Exercise objective:
Nothing outside the stretch should be returned: give exactly the lines from the line containing "obj.matrix_world = Matrix.Identity(4)" through the line containing "return (*linear.tolist(), 1.0)", including both.

Data for this task:
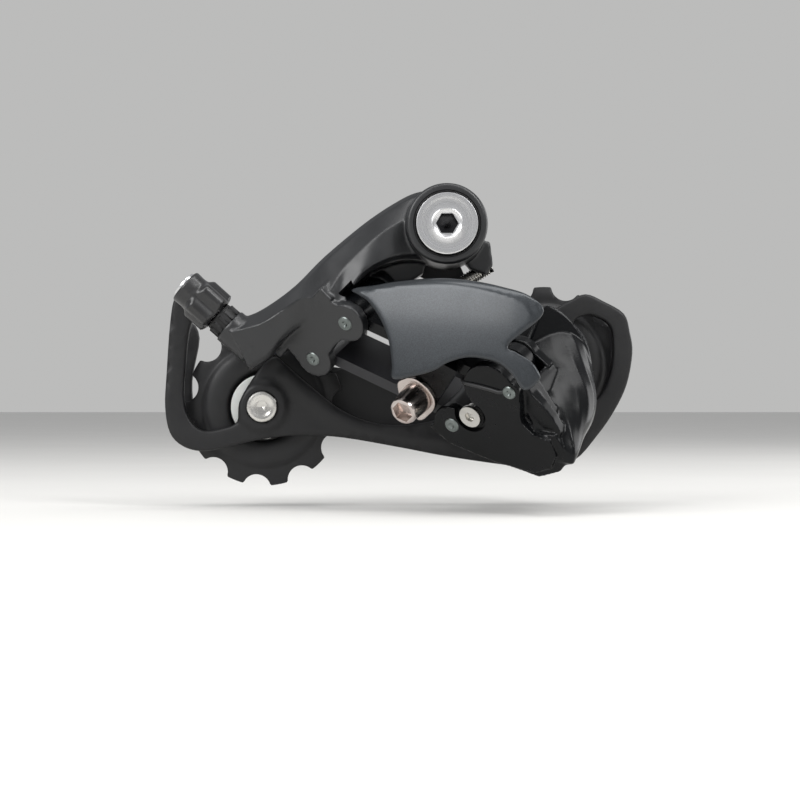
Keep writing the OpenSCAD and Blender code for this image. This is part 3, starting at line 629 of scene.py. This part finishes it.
def cross_cut(at, direction, size, depth):
    """The two slots of a cross recess, out of a head's face."""
    basis, at = axes_along(direction), Vector(at)
    for wide, thin in ((size, size * 0.26), (size * 0.26, size)):
        yield slab([(-wide, -thin), (wide, -thin), (wide, thin), (-wide, thin)], -depth, 1,
                   lambda u, v, w: at + basis @ Vector((u / 2, v / 2, w)))


screw = threaded(-1.6, 7.6, 1.95, pitch=0.7, depth=0.3) + [(7.75, 1.9), (7.95, 1.6)]
stand_in("b_tension_screw_cut", [turned([(-1.61, 1.2)] + screw, tension_screw_at, tension_screw_axis, 48)],
         nickel_plate, "b_tension_screw", "bright_screw", "b_tension_screw",
         cutters=cross_cut(tension_screw_at + tension_screw_axis * 8.0, tension_screw_axis, 2.6, 1.2))
for name, v in limit_screws.items():
    at = in_links(limit_screw_tip, v, limit_screw_depth)
    body = [(0, 1.1)] + threaded(0.05, 10.0, limit_screw_r - 0.02, pitch=0.6, depth=0.25) + [
        (10.1, limit_screw_r - 0.1), (10.41, 2.5), (10.7, 2.78), (11.6, 2.7), (12.1, 2.2), (12.28, 1.4)]
    stand_in(name + "_cut", [turned(body, at, -ALONG, 48)], nickel_plate, name, "bright_screw", name,
             cutters=cross_cut(at - ALONG * 12.3, -ALONG, 3.4, 1.3))


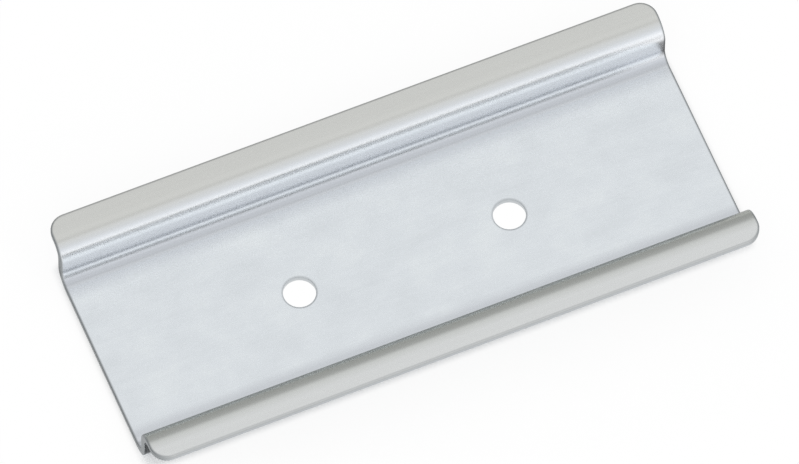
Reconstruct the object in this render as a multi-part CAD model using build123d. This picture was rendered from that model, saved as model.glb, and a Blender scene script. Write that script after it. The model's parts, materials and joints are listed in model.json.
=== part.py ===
from build123d import *
import os

# A short piece of top-hat mounting rail: one strip of zinc-plated steel, rolled to a channel
# with a flange turned out on each side. All sizes are in millimetres. X runs along the rail,
# Y across it and Z up, with the origin under the middle of the web, which lies on the floor.

# The cross-section.
hat_width = 27.0         # across the outsides of the two walls
flange_overhang = 4.0    # from the outside of a wall out to the slit edge of its flange
rail_height = 7.5        # from the underside of the web to the tops of the flanges
strip_thickness = 1.0
bend_inside_radius = 1.6
rail_width = hat_width + 2 * flange_overhang    # 35 mm, the standard width

# The cut piece.
rail_length = 78.7
edge_radius = 0.12       # tumbled edges, all round the outline of the strip

# The corners of the flanges are rounded as far as their flat part allows, short of the bend.
corner_clearance = 0.2
flange_corner_radius = flange_overhang - bend_inside_radius - corner_clearance

# The fixing holes, on the centreline of the web.
hole_diameter = 4.0
hole_spacing = 27.3
hole_count = 2
punch_roll_over = 0.18   # rounding that the punch leaves round the upper rim of a hole


def strip_section():
    """The bent strip, cut across.

    The lower face of the strip is drawn as one line with an arc at each of its four bends, and
    the upper face is the same line moved up by the thickness. Where the strip turns up, at the
    feet of the walls, the lower face is the outside of the bend, and at their tops the inside.
    """
    half_rail = rail_width / 2
    half_hat = hat_width / 2
    under_flange = rail_height - strip_thickness
    bend_outside_radius = bend_inside_radius + strip_thickness
    lower_face = FilletPolyline(
        (-half_rail, under_flange),
        (-half_hat, under_flange),
        (-half_hat, 0),
        (half_hat, 0),
        (half_hat, under_flange),
        (half_rail, under_flange),
        radius=[bend_inside_radius, bend_outside_radius, bend_outside_radius, bend_inside_radius],
    )
    return make_face(offset(lower_face, strip_thickness, side=Side.LEFT))


def on_outline(edge):
    """Whether an edge lies on the cut outline of the strip, and not along one of its bends."""
    middle = edge.center()
    at_end = abs(middle.X) > rail_length / 2 - flange_corner_radius
    at_side = abs(middle.Y) > rail_width / 2 - edge_radius
    return at_end or at_side


def cut_rail():
    """The section run to the length of the piece, its flange corners and its edges rounded."""
    rail = extrude(Plane.YZ * strip_section(), rail_length / 2, both=True)
    upright_edges = rail.edges().filter_by(Axis.Z)
    flange_corners = upright_edges.group_by(lambda edge: abs(edge.center().Y))[-1]
    rail = fillet(flange_corners, flange_corner_radius)
    outline = (rail.edges() - rail.edges().filter_by(Axis.Z)).filter_by(on_outline)
    return fillet(outline, edge_radius)


def punch_holes(rail):
    """The round holes along the middle of the web, punched from above."""
    hole = Cylinder(hole_diameter / 2, strip_thickness, align=(Align.CENTER, Align.CENTER, Align.MIN))
    rail -= GridLocations(hole_spacing, hole_spacing, hole_count, 1) * hole
    upper_rims = rail.edges().filter_by(GeomType.CIRCLE).filter_by_position(
        Axis.Z, strip_thickness, strip_thickness)
    return fillet(upper_rims, punch_roll_over)


os.makedirs("parts", exist_ok=True)
rail = punch_holes(cut_rail())
export_step(rail, "parts/rail.step")
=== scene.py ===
import json
import bpy
import numpy as np
from mathutils import Matrix, Vector


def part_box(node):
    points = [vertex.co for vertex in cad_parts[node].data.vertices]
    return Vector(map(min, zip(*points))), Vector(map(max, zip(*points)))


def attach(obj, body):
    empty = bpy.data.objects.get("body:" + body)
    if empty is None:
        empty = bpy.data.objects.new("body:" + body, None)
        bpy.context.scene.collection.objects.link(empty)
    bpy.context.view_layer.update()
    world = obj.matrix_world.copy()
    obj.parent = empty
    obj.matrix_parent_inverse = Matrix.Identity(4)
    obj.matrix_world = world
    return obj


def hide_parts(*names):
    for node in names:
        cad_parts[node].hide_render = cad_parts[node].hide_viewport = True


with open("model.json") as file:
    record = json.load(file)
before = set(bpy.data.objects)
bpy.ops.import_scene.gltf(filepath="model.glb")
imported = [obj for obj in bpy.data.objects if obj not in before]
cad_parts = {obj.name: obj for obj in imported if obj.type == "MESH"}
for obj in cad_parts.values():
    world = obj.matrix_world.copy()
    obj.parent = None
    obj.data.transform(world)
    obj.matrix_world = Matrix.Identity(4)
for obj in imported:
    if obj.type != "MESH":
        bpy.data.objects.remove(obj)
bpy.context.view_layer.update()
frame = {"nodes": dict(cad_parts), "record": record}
print("frame loaded:", sorted(frame["nodes"]))

scene = bpy.context.scene
scene.view_settings.view_transform = "Standard"
millimetre = 0.001


def linearColour(hexColour):
    # sRGB hex to linear: the standard curve, a straight piece near black and a 2.4 power above
    code = hexColour.lstrip("#")
    shown = np.array([int(code[i:i + 2], 16) for i in (0, 2, 4)]) / 255
    linear = np.where(shown <= 0.04045, shown / 12.92, ((shown + 0.055) / 1.055) ** 2.4)
    return (*linear.tolist(), 1.0)


def addNode(tree, kind, inputs=None, settings=None, stops=None):
    # inputs give each socket, by name or number, a link or a value; settings are the node's own
    # properties, and stops a colour ramp's positions and colours in rising order
    node = tree.nodes.new(kind)
    for name, value in (settings or {}).items():
        setattr(node, name, value)
    for name, value in (inputs or {}).items():
        if isinstance(value, bpy.types.NodeSocket):
            tree.links.new(value, node.inputs[name])
        else:
            node.inputs[name].default_value = value
    for number, (position, colour) in enumerate(stops or []):
        elements = node.color_ramp.elements
        element = elements[number] if number < 2 else elements.new(position)
        element.position = position
        element.color = colour
    return node


def addMaterial(name):
    # a material with no node in it yet, and its tree
    material = bpy.data.materials.new(name)
    material.use_nodes = True
    material.node_tree.nodes.clear()
    return material, material.node_tree


def addObject(name, data):
    added = bpy.data.objects.new(name, data)
    scene.collection.objects.link(added)
    return added


# Camera, at the photograph's angle
viewpoint = {
    "azimuth": -23.7,           # degrees, 0 looks along +Y
    "elevation": 62.8,
    "roll": 1.0,
    "distance": 2.0,            # metres, far enough that the perspective is as weak as in the photograph
    "pixelsPerMillimetre": 8.337,
    "originPixel": (404.5, 256.75),    # where the middle of the web's underside shows
    "imageSize": (799, 464),
    "sensor": 36.0,
    "clip": (0.05, 20.0),       # metres
}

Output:
    obj.matrix_world = Matrix.Identity(4)
for obj in imported:
    if obj.type != "MESH":
        bpy.data.objects.remove(obj)
bpy.context.view_layer.update()
frame = {"nodes": dict(cad_parts), "record": record}
print("frame loaded:", sorted(frame["nodes"]))

scene = bpy.context.scene
scene.view_settings.view_transform = "Standard"
millimetre = 0.001


def linearColour(hexColour):
    # sRGB hex to linear: the standard curve, a straight piece near black and a 2.4 power above
    code = hexColour.lstrip("#")
    shown = np.array([int(code[i:i + 2], 16) for i in (0, 2, 4)]) / 255
    linear = np.where(shown <= 0.04045, shown / 12.92, ((shown + 0.055) / 1.055) ** 2.4)
    return (*linear.tolist(), 1.0)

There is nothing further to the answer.